This case resulted from the merging of several Arbitration requests on the same topic into a single case, and the failure of a related request for comment to make headway. Innovations have been introduced for this case, including special rules of conduct that were put in place at the start. However, the handling of the case has been criticized by some participants; for example, although the evidence and workshop pages were closed for an extended period, no proposals were posted on the proposed decision page and participants were prevented from further discussing their case on the case pages (see earlier Signpost coverage).

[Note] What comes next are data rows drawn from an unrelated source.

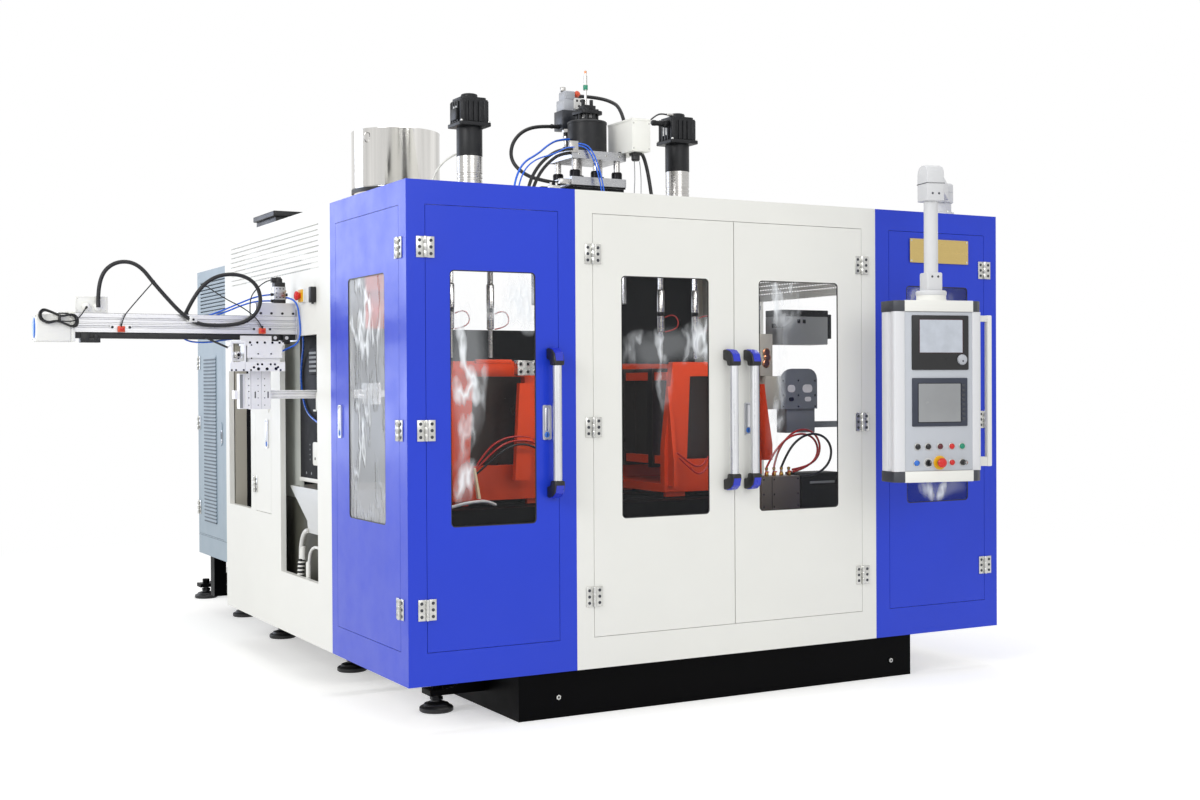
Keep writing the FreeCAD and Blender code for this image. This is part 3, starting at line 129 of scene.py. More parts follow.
def makeCoat(name, code, rough=0.42, mottle=0.05, grain=0.12, pitch=260.0, dust=0.0, coat=0.0, sheen=0.3):
    # powder or brushed-on paint: faint cloudiness, orange peel, a little dust
    tree, shader, spread = newFinish(name)
    colour = fromHex(code)
    cloud = addNoise(tree, spread, 1.6, 5.0)
    low = [c * (1 - mottle) for c in colour[:3]] + [1]
    high = [min(1, c * (1 + mottle)) for c in colour[:3]] + [1]
    base = blended(tree, ranged(tree, cloud, 0, 1), low, high)
    if dust:
        speck = addNoise(tree, spread, 34.0, 6.0, 0.7)
        base = blended(tree, ranged(tree, speck, 0, dust, 0.55, 0.8), base, fromHex("b9b6ad"))
    tree.links.new(base, shader.inputs["Base Color"])
    tree.links.new(ranged(tree, addNoise(tree, spread, 9.0), rough - 0.05, rough + 0.06),
        shader.inputs["Roughness"])
    shader.inputs["Specular IOR Level"].default_value = sheen
    shader.inputs["Coat Weight"].default_value = coat
    shader.inputs["Coat Roughness"].default_value = 0.12
    bumpFrom(tree, shader, addNoise(tree, spread, pitch, 2.0), grain, 0.0006)


def makeMetal(name, code, rough=0.3, draw=(1, 1, 1), lines=180.0, streakAndReflection=0.16, grain=0.1, metallic=1.0):
    # worked metal: fine lines drawn out along one axis, and patches of handling; where the lines are drawn
    # out into broad upright bands, as on the hopper steel, their darker bands are painted reflections
    tree, shader, spread = newFinish(name)
    spread.inputs["Scale"].default_value = draw
    colour = fromHex(code)
    shader.inputs["Metallic"].default_value = metallic
    fine = addNoise(tree, spread, lines, 3.0)
    wide = addNoise(tree, spread, 6.0, 3.0)
    low = [c * (1 - streakAndReflection) for c in colour[:3]] + [1]
    tone = blended(tree, ranged(tree, fine, 0, 1), low, colour)
    tree.links.new(blended(tree, ranged(tree, wide, 0, 0.35), tone, low), shader.inputs["Base Color"])
    tree.links.new(ranged(tree, wide, max(0.03, rough - 0.07), rough + 0.08), shader.inputs["Roughness"])
    bumpFrom(tree, shader, fine, grain, 0.0004)


def makePlastic(name, code, rough=0.35, grain=0.05):
    tree, shader, spread = newFinish(name)
    colour = fromHex(code)
    dark = [c * 0.86 for c in colour[:3]] + [1]
    tree.links.new(blended(tree, ranged(tree, addNoise(tree, spread, 22.0), 0, 1), dark, colour),
        shader.inputs["Base Color"])
    tree.links.new(ranged(tree, addNoise(tree, spread, 60.0), rough - 0.05, rough + 0.07),
        shader.inputs["Roughness"])
    bumpFrom(tree, shader, addNoise(tree, spread, 900.0, 2.0), grain, 0.0002)


def combined(tree, kind, first, second=0.0):
    node = tree.nodes.new("ShaderNodeMath")
    node.operation = kind
    for slot, given in zip(node.inputs, (first, second)):
        if isinstance(given, bpy.types.NodeSocket):
            tree.links.new(given, slot)
        else:
            slot.default_value = given
    return node.outputs[0]


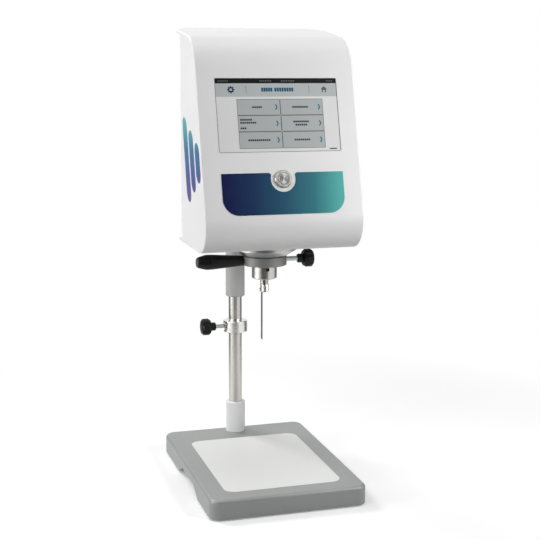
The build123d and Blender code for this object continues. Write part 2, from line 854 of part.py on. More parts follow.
def drive_motor():
    body = upright(motor_diameter / 2, housing_top, motor_top)
    body = fillet(body.edges().filter_by(GeomType.CIRCLE).sort_by(Axis.Z)[-1], 2)
    for n in range(3):
        band = housing_top + motor_length * (n + 1) / 4
        body -= tube(motor_diameter / 2 + 1, motor_diameter / 2 - 1, band - 1, band + 1)
    return AXIS * (body - upright(shaft_diameter / 2 + air, housing_top - 1, motor_top + 1))


def encoder_disc():
    low = motor_top + encoder_lift
    body = upright(encoder_hub_diameter / 2, low - encoder_hub_height / 2, low + encoder_hub_height / 2)
    body += upright(encoder_diameter / 2, low - encoder_thickness / 2, low + encoder_thickness / 2)
    return AXIS * (body - upright(shaft_diameter / 2 + seat, low - 10, low + 10))


def encoder_reader():
    """The fork that reads the disc's edge, standing on the motor."""
    low = motor_top + encoder_lift
    radius = encoder_diameter / 2
    body = block(-6, 6, encoder_hub_diameter / 2 + 4, radius + 6, motor_top, low + 6)
    body -= block(-7, 7, 0, radius + 1.5, low - 2, low + 2)
    return AXIS * body


def rotor_shaft():
    body = upright(shaft_diameter / 2, coupling_bottom + coupling_length / 2, shaft_top)
    return AXIS * chamfer(body.edges().filter_by(GeomType.CIRCLE), 0.5)


# Below the head

def head_flange():
    """The dished flange under the head, with a spigot up through the cover."""
    low = flange_lower_diameter / 2
    rim = flange_diameter / 2
    spigot = flange_spigot_diameter / 2
    body = turned((0, flange_bottom), (low, flange_bottom), (rim, head_lift - flange_rim), (rim, head_lift),
                  (spigot, head_lift), (spigot, lip_top), (0, lip_top))
    body -= upright(boss_neck_diameter / 2 + seat, flange_bottom - 1, lip_top + 1)
    body = AXIS * body
    for place in flange_screw_places():
        body -= place * upright(flange_screw_diameter / 2 + air, flange_bottom - 1, lip_top + 1)
        body -= place * upright(flange_screw_diameter * 0.75 + air, flange_bottom - 1,
                                flange_bottom + flange_screw_diameter + 0.5)
    return body


def flange_screws():
    low = flange_bottom + flange_screw_diameter + 0.5
    length = lip_top - low + chassis_thickness + 12
    return [place * Pos(0, 0, low) * Rot(180, 0, 0) * socket_screw(flange_screw_diameter, length)
            for place in flange_screw_places()]


def boss_sleeve():
    """The stainless nose that the measuring shaft comes out of."""
    radius = boss_diameter / 2
    neck = boss_neck_diameter / 2
    bore = boss_bore_diameter / 2
    body = turned((0, boss_bottom), (radius - 1.4, boss_bottom), (radius, boss_bottom + 1.2),
                  (radius, flange_bottom), (neck, flange_bottom), (neck, chassis_top), (0, chassis_top))
    body -= upright(bore, boss_bottom - 1, chassis_top + 1)
    side = Pos(0, 0, head_lift - boss_hole_drop) * Rot(90, 0, 0)
    body -= side * upright(boss_hole_diameter / 2, bore - 1, radius + 1)
    return AXIS * body


def clamp_ring():
    body = upright(ring_diameter / 2, ring_bottom, ring_top)
    body = fillet(body.edges().filter_by(GeomType.CIRCLE), 0.8)
    body -= upright(boss_diameter / 2 + running, ring_bottom - 1, ring_top + 1)
    middle = Pos(0, 0, ring_middle)
    body -= middle * Rot(0, 90, 0) * upright(knob_screw_diameter / 2 + running, 0, ring_diameter)
    body -= middle * Rot(0, -90, 0) * upright(handle_core_diameter / 2 + seat, 0, ring_diameter)
    return AXIS * body


def handle_place():
    return AXIS * Pos(0, 0, ring_middle) * Rot(0, -90, 0) * Pos(0, 0, ring_diameter / 2 - 2)


def lift_handle():
    """The tapered black grip on the ring's left."""
    root = handle_root_diameter / 2
    belly = handle_belly_diameter / 2
    end = handle_end_diameter / 2
    length = handle_length - handle_cap_thickness
    groove = 0.35
    seam = handle_belly_at
    body = turned((0, 0), (root, 0), (belly, seam - 0.8), (belly - groove, seam - 0.4),
                  (belly - groove, seam), (belly, seam + 0.4), (belly, handle_shoulder_at),
                  (end + 0.6, length - 0.8), (end, length), (0, length))
    body = handle_place() * (body - upright(handle_core_diameter / 2 + seat, -1, length + 1))
    return body - AXIS * upright(ring_diameter / 2 + seat, ring_bottom - 10, ring_top + 10)


def handle_core():
    """The steel screw through the grip, with its flat end disc."""
    length = handle_length - handle_cap_thickness
    radius = handle_core_diameter / 2
    reach = ring_diameter / 2 - 2 - boss_diameter / 2 - running - 1
    core = upright(radius, -reach, length)
    rim = handle_end_diameter / 2 - 0.4
    disc = turned((0, length), (rim, length), (rim - 0.4, handle_length), (0, handle_length))
    return handle_place() * (core + disc)


def spindle_coupling():
    radius = coupling_diameter / 2
    top = coupling_bottom + coupling_length
    waist = coupling_bottom + coupling_waist_up
    groove = radius - 0.5
    knurl = radius - 0.15
    body = turned((0, coupling_bottom), (groove, coupling_bottom), (radius, coupling_bottom + 0.5),
                  (radius, waist - 0.4), (groove, waist), (groove, waist + 0.6), (knurl, waist + 0.9),
                  (knurl, top), (0, top))
    body -= upright(shaft_diameter / 2 + seat, coupling_bottom + coupling_length / 2, top + 1)
    body -= Pos(-measuring_rod_offset, 0, 0) * upright(
        measuring_rod_diameter / 2 + seat, coupling_bottom - 1, coupling_bottom + measuring_rod_seat)
    screw_lift = coupling_bottom + 3
    body -= Pos(0, 0, screw_lift) * Rot(0, -90, 0) * upright(
        coupling_screw_diameter / 2 + seat, measuring_rod_offset, coupling_diameter)
    hole_lift = coupling_bottom + coupling_length * 0.57
    body -= Pos(0, 0, hole_lift) * Rot(90, 0, 0) * upright(1.2, shaft_diameter / 2 - 1, coupling_diameter)
    return AXIS * body


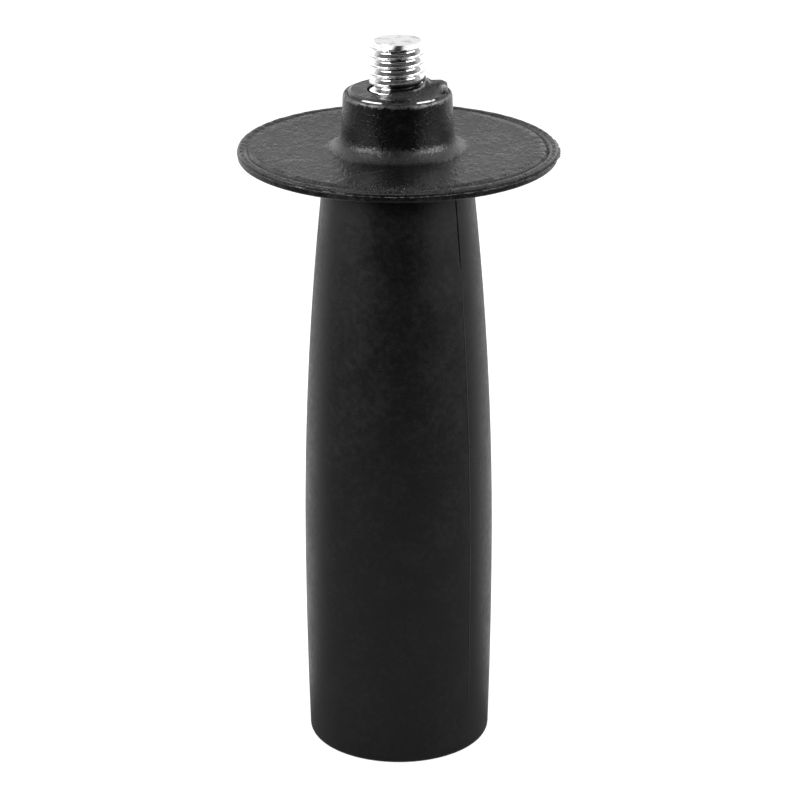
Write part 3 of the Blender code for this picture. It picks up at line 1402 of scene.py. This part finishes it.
    def warp(self, skin: Skin) -> Term:
        """How far the guard is bent up, more on one side than on the other.

        Args:
            skin: What the rule reads.

        Returns:
            The height that it adds.
        """
        lift = skin.tree.size("Warp Lift", self.warp_lift * MM)
        rise = skin.tree.size("Warp Rise", self.warp_rise * MM)
        high = skin.tree.size("Warp Angle", math.radians(self.warp_angle))
        return skin.grid.trait(Trait.WARP) * (lift + rise * (skin.angle - high).cosine())

    def unevenness(self, skin: Skin) -> Term:
        """Small lumps of the moulded skin, mostly on the rim.

        Args:
            skin: What the rule reads.

        Returns:
            The height that they add.
        """
        amount = skin.tree.size("Rim Unevenness", self.rim_unevenness * MM)
        level = skin.around * skin.grid.radius
        place = skin.tree.vector(level.part("X"), level.part("Y"), skin.grid.height * 0.3)
        lumps = skin.tree.noise(place * (1 / MM), 0.85, 2.0, skin.seed) - 0.5
        return lumps * 2.0 * amount * skin.grid.trait(Trait.ROUGH)

    def groove(self, skin: Skin) -> Term:
        """Depth of the groove inside the rim's bead, which fades at the front and the back.

        Args:
            skin: What the rule reads.

        Returns:
            The height that it takes away.
        """
        tree = skin.tree
        depth = tree.size("Groove Depth", self.groove_depth * MM)
        front = tree.size("Groove Front Share", self.groove_front_share)
        back = tree.size("Groove Back Share", self.groove_back_share)
        fade = tree.mix(tree.step(-skin.angle.sine(), 0.75, 0.97), 1.0, front)
        behind = tree.step(skin.angle.sine() - skin.angle.cosine() * 0.5, 0.0, 0.6)
        broken = 0.6 + tree.noise(skin.around, 14.0, 2.0, skin.seed + 5.0) * 0.8
        return skin.grid.trait(Trait.GROOVE) * depth * tree.mix(behind, fade, back) * broken

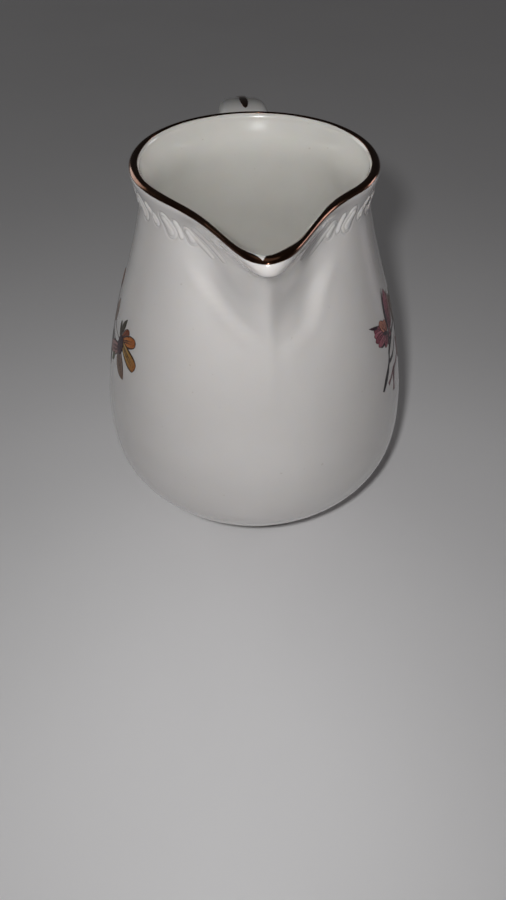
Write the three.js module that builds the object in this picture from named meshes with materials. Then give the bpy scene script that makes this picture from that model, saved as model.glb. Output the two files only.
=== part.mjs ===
import * as THREE from "three";

// A slip-cast porcelain cream jug, in millimetres, with +Z up.
// The spout points along -Y and the handle along +Y. The origin is on the surface that the jug
// stands on, under the middle of the jug's box.

// Body: heights are above the standing surface, and radii are about the jug's upright axis.
const HEIGHT = 100;
const BELLY_RADIUS = 41;
const BELLY_HEIGHT = 29;
const NECK_RADIUS = 25.8;
const NECK_HEIGHT = 93;
const RIM_RADIUS = 27.1;
const WALL = 2.8;
const LIP_WALL = 2.3;
const FLOOR_HEIGHT = 4.8;

// Foot ring, turned under the body.
const FOOT_RADIUS = 25.2;
const FOOT_WIDTH = 3.2;
const FOOT_HEIGHT = 2.4;
const FOOT_EDGE = 0.5;
const RECESS_HEIGHT = 2;

// Spout: the front of the rim is drawn forward, less and less towards SPOUT_BASE, where its
// keel has narrowed to SPOUT_KEEL of its width. Its left flank is pressed a little fuller.
const SPOUT_BASE = 71;
const SPOUT_REACH = 18;
const SPOUT_LIFT = 0.8;
const SPOUT_FADE = 1.6;
const SPOUT_HALF_ANGLE = THREE.MathUtils.degToRad(36.5);
const SPOUT_SPREAD = THREE.MathUtils.degToRad(28.5);
const SPOUT_KEEL = 0.2;
const FULLNESS = 1.15;
const FULLNESS_ANGLE = THREE.MathUtils.degToRad(-37);
const FULLNESS_SPREAD = THREE.MathUtils.degToRad(14);

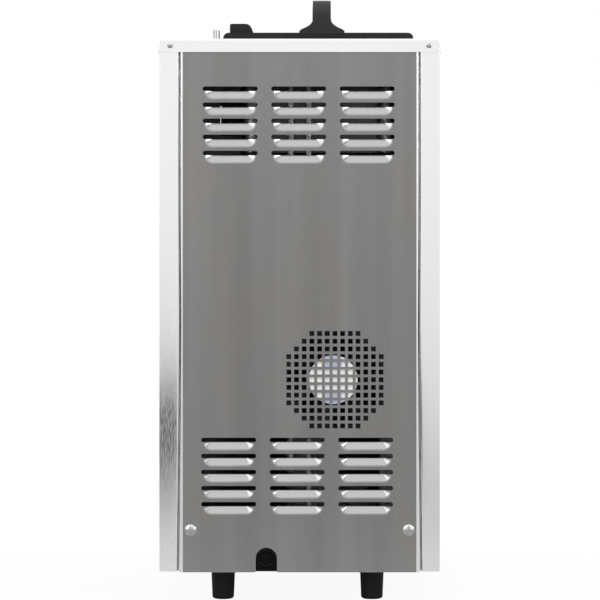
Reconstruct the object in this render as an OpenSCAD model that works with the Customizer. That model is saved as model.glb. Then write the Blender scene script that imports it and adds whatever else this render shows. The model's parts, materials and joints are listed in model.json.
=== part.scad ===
/* [Cabinet] */
// Width of the cabinet over its side panels
cab_w = 337; // [325:1:360]
// Depth of the cabinet from its front panel to its rear panel
cab_d = 500; // [490:1:540]
// Height from the underside of the cabinet to the top of its cover
cab_h = 640; // [630:1:680]
// Thickness of the cabinet's steel sheet
sheet_t = 1.2; // [0.8:0.1:1.4]
// Width of a side panel's return at the back and at the front
return_w = 24; // [21:1:26]
// Depth of a folded edge
fold_d = 12; // [8:1:13]
// Gap between the rear panel and a side return
panel_gap = 2; // [1:0.5:4]
// How far the cover stands out over the panels
cover_over = 1.5; // [1.5:0.1:3]
// Height of the cover's turned-down edge
skirt_h = 16; // [13:1:22]
// Thickness of the base pan's sheet
pan_t = 1.5; // [1:0.1:2]
// Height of the base pan's turned-up edge
pan_h = 25; // [18:1:30]
// Width of each leg of a corner post
post_w = 22; // [18:1:26]

/* [Feet] */
// Height of a foot
foot_h = 37.5; // [25:0.5:45]
// Diameter of a foot where it meets the base pan
foot_top_d = 29; // [24:1:36]
// Diameter of a foot at its tip
foot_tip_d = 26; // [20:1:30]
// Half of the distance between the feet, from side to side
foot_x = 90.5; // [60:0.5:100]
// How far the feet as a set stand off the middle plane
foot_shift = 2.5; // [0:0.5:4]
// Distance of a foot from the front or rear face
foot_in = 55; // [45:1:90]
// Diameter of a foot's stud
stud_d = 8; // [6:1:10]

/* [Louvers] */
// Length of a louver slot
slot_len = 66; // [50:1:70]
// Height of a louver slot
slot_h = 5.4; // [4:0.1:7]
// Height of the scoop under a slot
scoop_h = 9.1; // [8:0.1:11]
// Depth that a scoop is pressed in
scoop_deep = 5; // [4:0.1:6]
// Width of a scoop at its mouth
scoop_w = 61; // [45:1:64]
// Distance between louver columns
louver_dx = 82.3; // [75:0.1:90]
// Distance between louver rows
louver_dz = 19.3; // [18:0.1:22]
// Number of louver rows in a group
louver_rows = 5; // [2:1:6]
// Offset of the upper group from the middle plane
louver_top_x = 1.1; // [-4:0.1:4]
// Offset of the lower group from the middle plane
louver_low_x = 2.9; // [-4:0.1:4]
// Distance from the cover's top down to the upper group's first slot
louver_drop = 62.6; // [50:0.1:80]
// Distance from the cabinet's underside up to the lower group's last slot
louver_rise = 78.1; // [70:0.1:90]

/* [Rear fan] */
// Offset of the fan from the middle plane
fan_x = -42.5; // [-60:0.5:0]
// Height of the fan's axis over the cabinet's underside
fan_rise = 230.4; // [225:0.1:250]
// Side of the fan's square frame
fan_w = 120; // [115:1:124]
// Depth of the fan's frame
fan_d = 38; // [32:1:40]
// Diameter of the fan's hub
hub_d = 59; // [50:1:65]
// Diameter of the fan's shaft
fan_shaft_d = 5; // [3:1:8]
// Number of blades on the rear fan
fan_blades = 7; // [5:1:9]
// Side of a square vent hole
vent_hole = 5.9; // [4:0.1:7]
// Distance between vent holes
vent_pitch = 9.25; // [8.5:0.05:9.8]

/* [Cord inlet] */
// Offset of the cord inlet from the middle plane
inlet_x = 40; // [25:1:50]
// Width of the notch in the rear panel
notch_w = 26.2; // [25:0.1:32]
// Height of the notch in the rear panel
notch_h = 28.8; // [28:0.1:34]
// Outer diameter of the gland
gland_d = 24; // [20:0.5:24.5]
// Bore of the gland
gland_bore = 11; // [8:0.5:13]
// Height of the gland's axis over the cabinet's underside
gland_rise = 15.7; // [14:0.1:16]

/* [Screws] */
// Diameter of a domed panel screw's head
panel_screw_d = 14; // [10:0.5:16]
// Distance of a panel screw from the rear panel's edge
panel_screw_in = 11.5; // [10.5:0.5:17]
// Height of a panel screw over the cabinet's underside
panel_screw_rise = 49.5; // [46:0.5:60]
// Diameter of a cover screw's head
cover_screw_d = 7; // [5:0.5:8]
// Distance of a cover screw from the cabinet's corner
cover_screw_in = 13; // [10:0.5:14]
// Height of a cover screw's head
cover_screw_h = 1.5; // [1:0.1:2]
// Height of a panel screw's head
panel_screw_h = 2.6; // [2:0.1:2.9]

/* [Hopper] */
// Offset of the hopper from the middle plane
hopper_x = -23; // [-30:1:-10]
// Width of the hopper's inside
hopper_w = 190; // [170:1:200]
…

The proposed decision, drafted by Newyorkbrad, Risker, and Rlevse, sparked a large quantity of unstructured discussion, much of it comprising concerns about the proposed decision (see earlier Signpost coverage). A number of users, including participants and arbitrator Carcharoth, made the discussion more structured, but the quantity of discussion has continued to increase significantly. Rlevse had said that arbitrators were trying to complete the proposed decision before September 6, but it was later made clear that he will no longer be voting on this decision. This week, arbitrators made further additions to the proposed decision and further attempts to manage the quantity of discussion.
Before discretionary sanctions can be imposed on an editor, the editor is required to be "given a warning advising of the problems with his or her editing". Additionally, where appropriate, the editor should be "counseled on specific steps that he or she can take to improve" his or her editing. The exception to this requirement is where there is "gross misconduct".
Littleolive oil filed a clarification request regarding this requirement and asked that the revert restriction that was imposed on her by Future Perfect at Sunrise be overturned by the Committee. A few users characterised the request as “forum shopping” and arbitrator Corenalleged that it was “not a request for clarification...but an appeal/protest.” However, the filer stated that the clarification fundamentally affects the restriction and that the Committee should stand by its statements - that discretionary sanctions may be appealed to the Committee.
The "standard" sanctions have changed to some extent every time that the Committee has used them, so they're hardly standard. As the wording on that page changes, editors in affected areas will have no way of knowing that the "rules" have changed. This will also lead to disputes about whether the current wording of the so-called standard discretionary sanctions, or the one in effect at the time of the decision, will hold sway. [Even with announcements of changes]...sanctions cover hundreds of pages and potentially apply to thousands of editors. Most of them don't watch WP:AN or the village pumps, and even fewer of them watch arbitration pages.
In light of the clarification, the filer suggested the Committee keep the existing discretionary sanctions wording for this case because it “clearly defines the criteria” making it “easier to determine if the criteria has been met or not”. Recently, she also asked the Committee whether she will need to file another case to deal with the "allegations of wrongdoing" and editors that were "improperly sanctioned".